How many of the lines below contain "bodies"? Answer with that number alone.

## Begin SUPPLIED MATERIAL

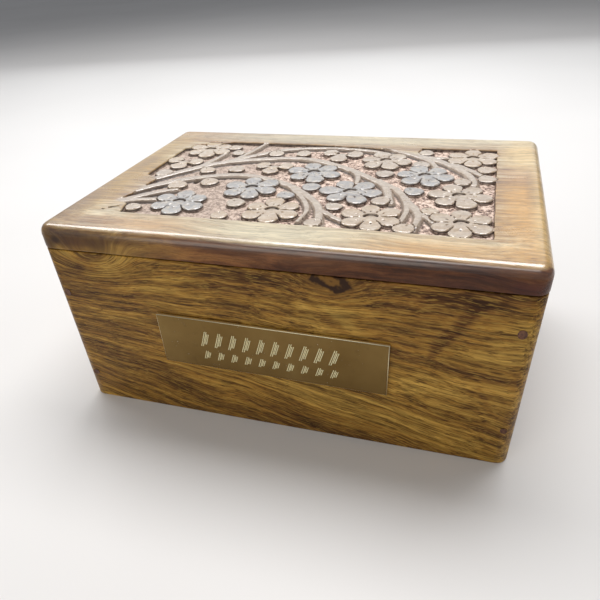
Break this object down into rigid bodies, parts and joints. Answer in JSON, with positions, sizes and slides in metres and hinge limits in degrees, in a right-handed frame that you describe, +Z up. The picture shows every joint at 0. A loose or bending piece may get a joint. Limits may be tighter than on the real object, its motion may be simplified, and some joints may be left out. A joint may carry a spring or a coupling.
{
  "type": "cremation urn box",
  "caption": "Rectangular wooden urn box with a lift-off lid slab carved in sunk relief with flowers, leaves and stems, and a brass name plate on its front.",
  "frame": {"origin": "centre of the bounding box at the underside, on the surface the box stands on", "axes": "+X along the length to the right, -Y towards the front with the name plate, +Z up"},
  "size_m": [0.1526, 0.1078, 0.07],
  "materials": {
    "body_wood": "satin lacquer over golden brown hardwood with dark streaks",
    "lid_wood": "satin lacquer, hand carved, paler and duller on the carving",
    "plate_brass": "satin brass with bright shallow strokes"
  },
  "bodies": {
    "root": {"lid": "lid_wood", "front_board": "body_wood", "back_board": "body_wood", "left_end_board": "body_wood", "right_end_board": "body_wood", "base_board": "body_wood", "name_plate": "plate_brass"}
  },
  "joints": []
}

## End SUPPLIED MATERIAL

* _TASK OUTPUT_
2